## [Aim of the task]
Write out each line beneath this one exactly as it reads.
■ ■ ■ ■ ■
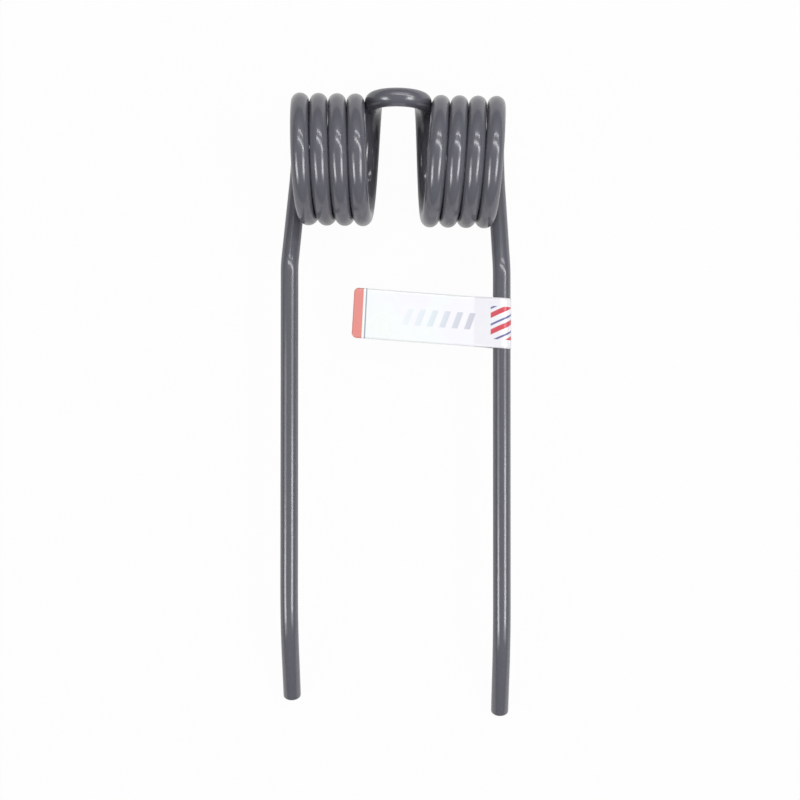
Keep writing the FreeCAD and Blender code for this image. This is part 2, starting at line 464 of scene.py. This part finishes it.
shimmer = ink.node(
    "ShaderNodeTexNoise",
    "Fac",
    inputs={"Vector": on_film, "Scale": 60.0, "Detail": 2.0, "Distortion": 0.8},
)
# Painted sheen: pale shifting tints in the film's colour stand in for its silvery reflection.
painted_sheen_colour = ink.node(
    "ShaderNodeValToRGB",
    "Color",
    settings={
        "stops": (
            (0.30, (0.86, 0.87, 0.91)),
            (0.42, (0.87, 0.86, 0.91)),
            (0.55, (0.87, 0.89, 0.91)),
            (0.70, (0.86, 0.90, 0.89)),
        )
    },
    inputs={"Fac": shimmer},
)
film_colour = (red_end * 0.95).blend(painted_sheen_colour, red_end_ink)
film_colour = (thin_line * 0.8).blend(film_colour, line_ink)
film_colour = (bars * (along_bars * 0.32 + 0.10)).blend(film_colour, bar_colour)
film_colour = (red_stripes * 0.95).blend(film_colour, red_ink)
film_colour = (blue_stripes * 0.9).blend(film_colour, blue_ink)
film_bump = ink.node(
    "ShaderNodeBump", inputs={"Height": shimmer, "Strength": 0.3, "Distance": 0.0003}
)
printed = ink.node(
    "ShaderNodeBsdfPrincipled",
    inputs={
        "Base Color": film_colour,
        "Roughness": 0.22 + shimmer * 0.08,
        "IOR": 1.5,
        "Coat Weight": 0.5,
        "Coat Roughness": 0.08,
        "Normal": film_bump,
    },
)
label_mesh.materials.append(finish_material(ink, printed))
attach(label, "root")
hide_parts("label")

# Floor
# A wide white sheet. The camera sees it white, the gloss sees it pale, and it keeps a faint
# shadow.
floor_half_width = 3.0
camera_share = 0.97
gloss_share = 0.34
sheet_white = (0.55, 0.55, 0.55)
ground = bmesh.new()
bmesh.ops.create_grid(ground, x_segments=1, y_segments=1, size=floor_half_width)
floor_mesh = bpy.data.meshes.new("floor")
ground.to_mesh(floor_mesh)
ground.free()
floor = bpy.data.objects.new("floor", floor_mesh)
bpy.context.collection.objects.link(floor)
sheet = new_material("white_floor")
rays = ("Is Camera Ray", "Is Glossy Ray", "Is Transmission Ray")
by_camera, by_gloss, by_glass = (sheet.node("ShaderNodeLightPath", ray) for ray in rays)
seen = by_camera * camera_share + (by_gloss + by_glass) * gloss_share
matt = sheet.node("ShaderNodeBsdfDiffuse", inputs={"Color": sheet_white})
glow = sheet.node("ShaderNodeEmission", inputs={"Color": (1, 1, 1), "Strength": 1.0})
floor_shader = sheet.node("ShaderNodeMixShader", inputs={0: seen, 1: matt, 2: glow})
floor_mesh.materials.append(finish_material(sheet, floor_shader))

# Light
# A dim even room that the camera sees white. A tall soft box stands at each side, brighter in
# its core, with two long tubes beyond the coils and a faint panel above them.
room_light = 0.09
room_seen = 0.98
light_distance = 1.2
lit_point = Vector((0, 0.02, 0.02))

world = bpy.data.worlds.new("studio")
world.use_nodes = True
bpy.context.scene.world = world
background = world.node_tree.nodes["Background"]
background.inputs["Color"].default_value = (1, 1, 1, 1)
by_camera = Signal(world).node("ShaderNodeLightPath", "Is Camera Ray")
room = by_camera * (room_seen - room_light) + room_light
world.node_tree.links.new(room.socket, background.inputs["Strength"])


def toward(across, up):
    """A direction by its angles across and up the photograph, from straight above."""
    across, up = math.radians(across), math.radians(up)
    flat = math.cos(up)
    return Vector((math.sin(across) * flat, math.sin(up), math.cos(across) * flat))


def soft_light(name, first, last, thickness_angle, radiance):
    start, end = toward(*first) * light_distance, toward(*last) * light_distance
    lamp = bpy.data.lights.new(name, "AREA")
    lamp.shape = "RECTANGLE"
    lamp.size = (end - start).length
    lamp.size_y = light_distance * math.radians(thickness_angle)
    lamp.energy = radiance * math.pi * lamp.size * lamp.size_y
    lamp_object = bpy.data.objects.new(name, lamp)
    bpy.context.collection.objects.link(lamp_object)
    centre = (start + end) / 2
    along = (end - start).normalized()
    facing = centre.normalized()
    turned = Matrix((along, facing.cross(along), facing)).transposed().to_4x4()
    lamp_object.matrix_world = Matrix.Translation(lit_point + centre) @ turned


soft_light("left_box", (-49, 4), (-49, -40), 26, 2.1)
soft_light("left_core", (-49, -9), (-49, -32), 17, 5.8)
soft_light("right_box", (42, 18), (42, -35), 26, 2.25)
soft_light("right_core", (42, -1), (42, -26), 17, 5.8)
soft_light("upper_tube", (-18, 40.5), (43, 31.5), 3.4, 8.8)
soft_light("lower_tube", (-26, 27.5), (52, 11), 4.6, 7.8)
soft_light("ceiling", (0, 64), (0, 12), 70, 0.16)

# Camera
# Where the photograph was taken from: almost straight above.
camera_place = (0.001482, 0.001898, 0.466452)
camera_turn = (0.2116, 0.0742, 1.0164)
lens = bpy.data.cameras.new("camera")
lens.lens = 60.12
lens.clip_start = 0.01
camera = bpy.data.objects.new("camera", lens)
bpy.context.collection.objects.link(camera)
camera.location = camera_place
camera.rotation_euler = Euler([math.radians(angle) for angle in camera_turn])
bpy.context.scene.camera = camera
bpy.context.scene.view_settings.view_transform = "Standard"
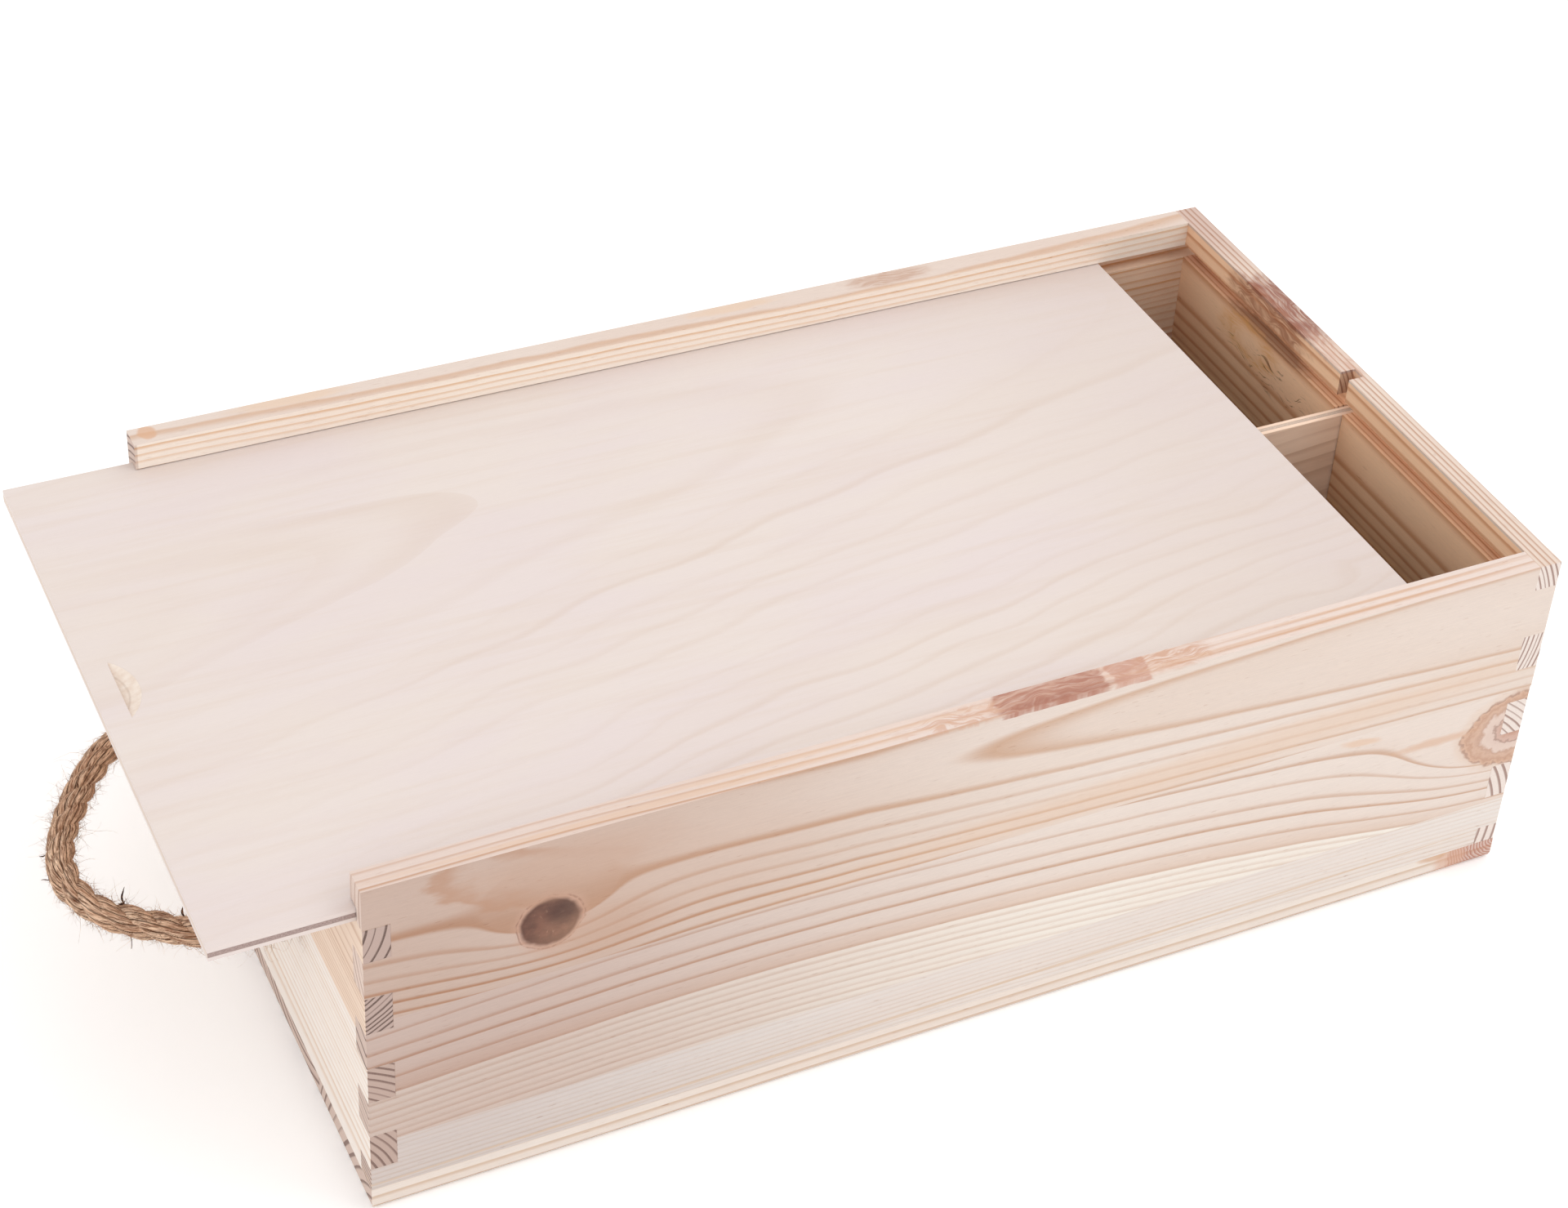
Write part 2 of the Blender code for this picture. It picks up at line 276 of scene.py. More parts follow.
■ ■ ■ ■ ■
## [Expected answer]
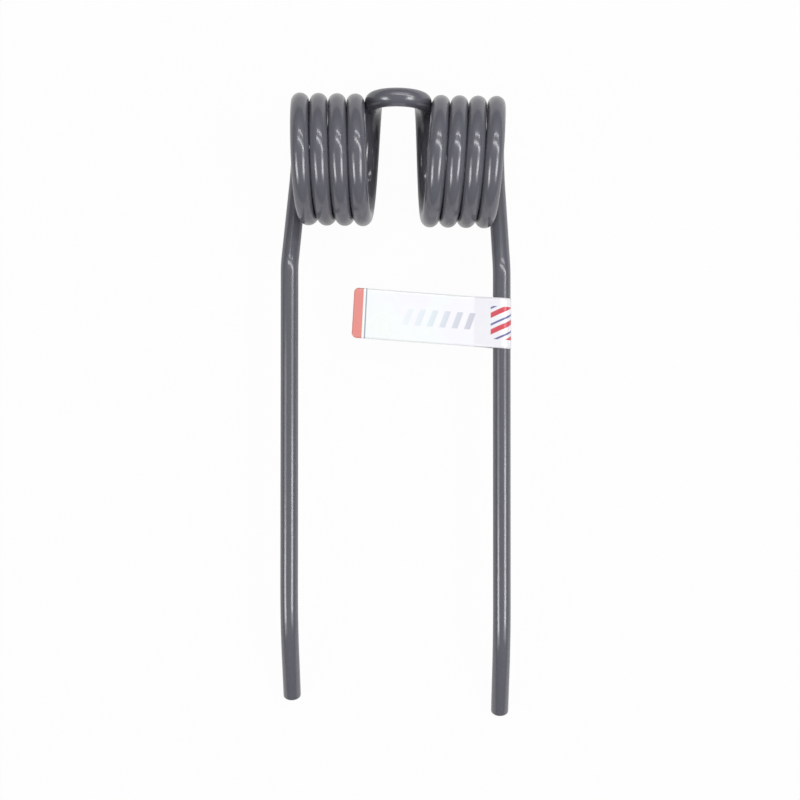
Keep writing the FreeCAD and Blender code for this image. This is part 2, starting at line 464 of scene.py. This part finishes it.
shimmer = ink.node(
    "ShaderNodeTexNoise",
    "Fac",
    inputs={"Vector": on_film, "Scale": 60.0, "Detail": 2.0, "Distortion": 0.8},
)
# Painted sheen: pale shifting tints in the film's colour stand in for its silvery reflection.
painted_sheen_colour = ink.node(
    "ShaderNodeValToRGB",
    "Color",
    settings={
        "stops": (
            (0.30, (0.86, 0.87, 0.91)),
            (0.42, (0.87, 0.86, 0.91)),
            (0.55, (0.87, 0.89, 0.91)),
            (0.70, (0.86, 0.90, 0.89)),
        )
    },
    inputs={"Fac": shimmer},
)
film_colour = (red_end * 0.95).blend(painted_sheen_colour, red_end_ink)
film_colour = (thin_line * 0.8).blend(film_colour, line_ink)
film_colour = (bars * (along_bars * 0.32 + 0.10)).blend(film_colour, bar_colour)
film_colour = (red_stripes * 0.95).blend(film_colour, red_ink)
film_colour = (blue_stripes * 0.9).blend(film_colour, blue_ink)
film_bump = ink.node(
    "ShaderNodeBump", inputs={"Height": shimmer, "Strength": 0.3, "Distance": 0.0003}
)
printed = ink.node(
    "ShaderNodeBsdfPrincipled",
    inputs={
        "Base Color": film_colour,
        "Roughness": 0.22 + shimmer * 0.08,
        "IOR": 1.5,
        "Coat Weight": 0.5,
        "Coat Roughness": 0.08,
        "Normal": film_bump,
    },
)
label_mesh.materials.append(finish_material(ink, printed))
attach(label, "root")
hide_parts("label")

# Floor
# A wide white sheet. The camera sees it white, the gloss sees it pale, and it keeps a faint
# shadow.
floor_half_width = 3.0
camera_share = 0.97
gloss_share = 0.34
sheet_white = (0.55, 0.55, 0.55)
ground = bmesh.new()
bmesh.ops.create_grid(ground, x_segments=1, y_segments=1, size=floor_half_width)
floor_mesh = bpy.data.meshes.new("floor")
ground.to_mesh(floor_mesh)
ground.free()
floor = bpy.data.objects.new("floor", floor_mesh)
bpy.context.collection.objects.link(floor)
sheet = new_material("white_floor")
rays = ("Is Camera Ray", "Is Glossy Ray", "Is Transmission Ray")
by_camera, by_gloss, by_glass = (sheet.node("ShaderNodeLightPath", ray) for ray in rays)
seen = by_camera * camera_share + (by_gloss + by_glass) * gloss_share
matt = sheet.node("ShaderNodeBsdfDiffuse", inputs={"Color": sheet_white})
glow = sheet.node("ShaderNodeEmission", inputs={"Color": (1, 1, 1), "Strength": 1.0})
floor_shader = sheet.node("ShaderNodeMixShader", inputs={0: seen, 1: matt, 2: glow})
floor_mesh.materials.append(finish_material(sheet, floor_shader))

# Light
# A dim even room that the camera sees white. A tall soft box stands at each side, brighter in
# its core, with two long tubes beyond the coils and a faint panel above them.
room_light = 0.09
room_seen = 0.98
light_distance = 1.2
lit_point = Vector((0, 0.02, 0.02))

world = bpy.data.worlds.new("studio")
world.use_nodes = True
bpy.context.scene.world = world
background = world.node_tree.nodes["Background"]
background.inputs["Color"].default_value = (1, 1, 1, 1)
by_camera = Signal(world).node("ShaderNodeLightPath", "Is Camera Ray")
room = by_camera * (room_seen - room_light) + room_light
world.node_tree.links.new(room.socket, background.inputs["Strength"])


def toward(across, up):
    """A direction by its angles across and up the photograph, from straight above."""
    across, up = math.radians(across), math.radians(up)
    flat = math.cos(up)
    return Vector((math.sin(across) * flat, math.sin(up), math.cos(across) * flat))


def soft_light(name, first, last, thickness_angle, radiance):
    start, end = toward(*first) * light_distance, toward(*last) * light_distance
    lamp = bpy.data.lights.new(name, "AREA")
    lamp.shape = "RECTANGLE"
    lamp.size = (end - start).length
    lamp.size_y = light_distance * math.radians(thickness_angle)
    lamp.energy = radiance * math.pi * lamp.size * lamp.size_y
    lamp_object = bpy.data.objects.new(name, lamp)
    bpy.context.collection.objects.link(lamp_object)
    centre = (start + end) / 2
    along = (end - start).normalized()
    facing = centre.normalized()
    turned = Matrix((along, facing.cross(along), facing)).transposed().to_4x4()
    lamp_object.matrix_world = Matrix.Translation(lit_point + centre) @ turned


soft_light("left_box", (-49, 4), (-49, -40), 26, 2.1)
soft_light("left_core", (-49, -9), (-49, -32), 17, 5.8)
soft_light("right_box", (42, 18), (42, -35), 26, 2.25)
soft_light("right_core", (42, -1), (42, -26), 17, 5.8)
soft_light("upper_tube", (-18, 40.5), (43, 31.5), 3.4, 8.8)
soft_light("lower_tube", (-26, 27.5), (52, 11), 4.6, 7.8)
soft_light("ceiling", (0, 64), (0, 12), 70, 0.16)

# Camera
# Where the photograph was taken from: almost straight above.
camera_place = (0.001482, 0.001898, 0.466452)
camera_turn = (0.2116, 0.0742, 1.0164)
lens = bpy.data.cameras.new("camera")
lens.lens = 60.12
lens.clip_start = 0.01
camera = bpy.data.objects.new("camera", lens)
bpy.context.collection.objects.link(camera)
camera.location = camera_place
camera.rotation_euler = Euler([math.radians(angle) for angle in camera_turn])
bpy.context.scene.camera = camera
bpy.context.scene.view_settings.view_transform = "Standard"
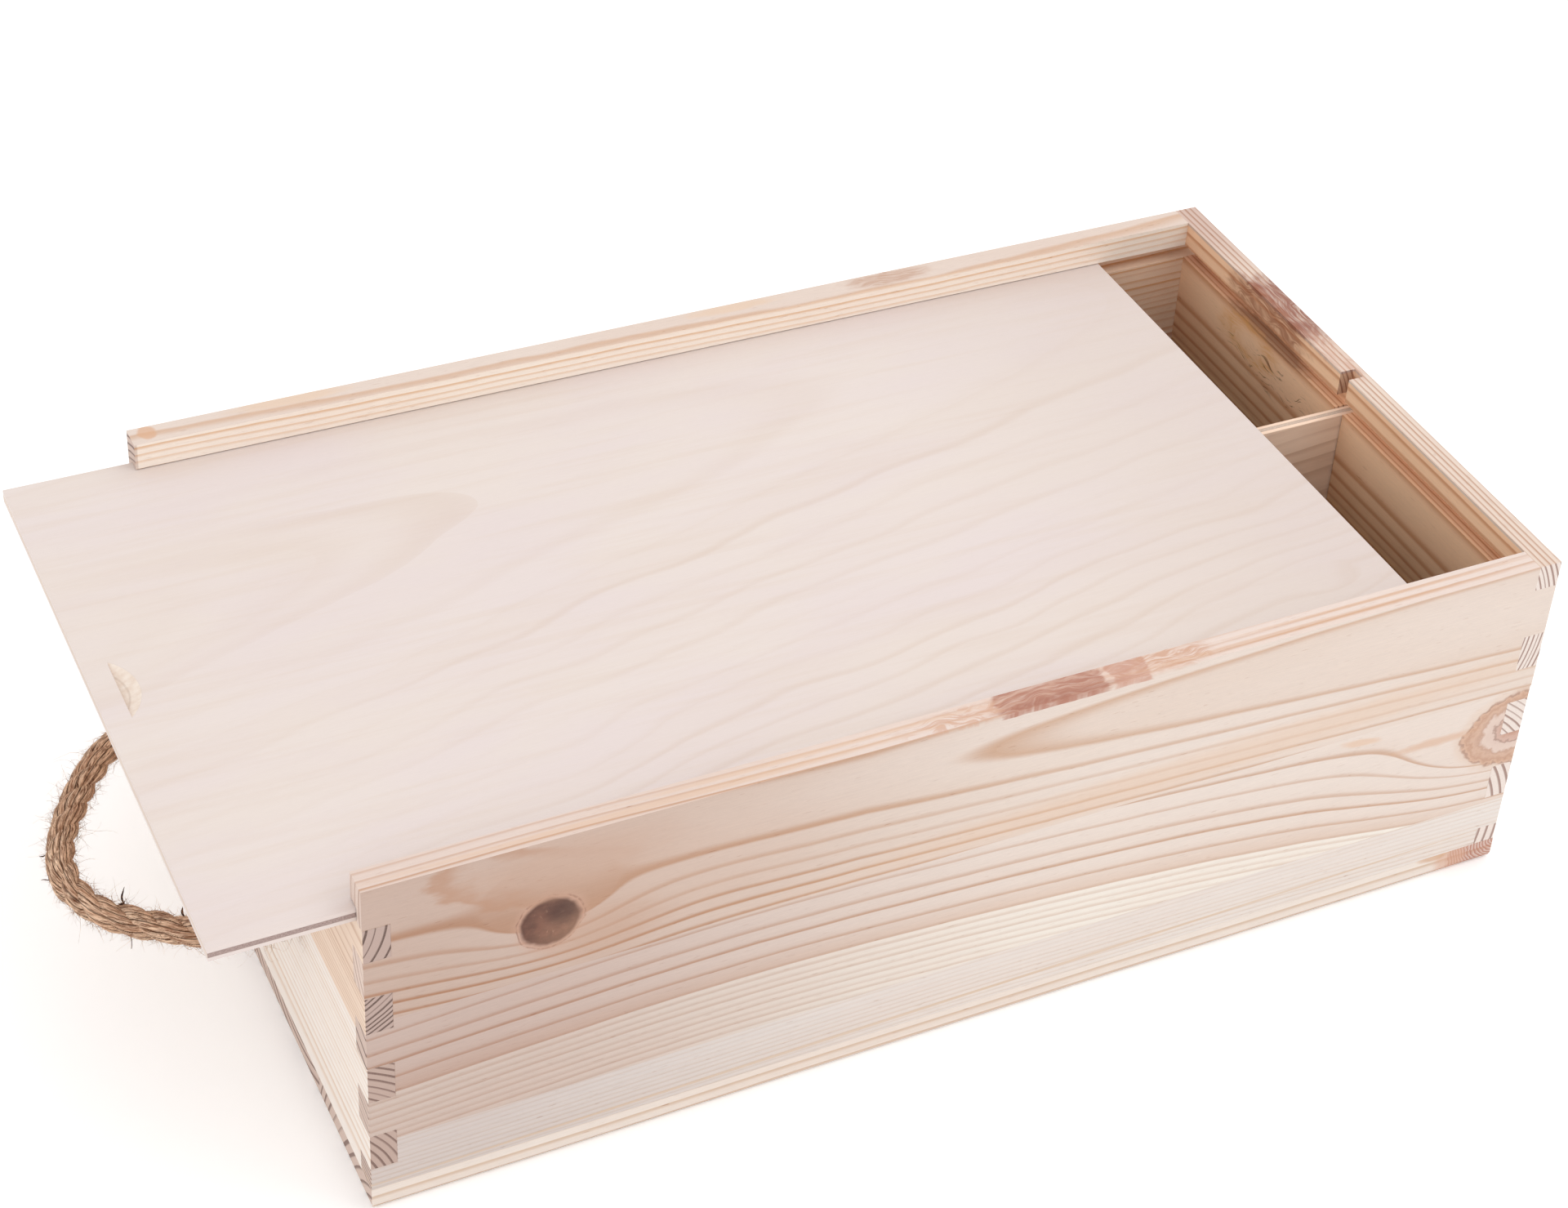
Write part 2 of the Blender code for this picture. It picks up at line 276 of scene.py. More parts follow.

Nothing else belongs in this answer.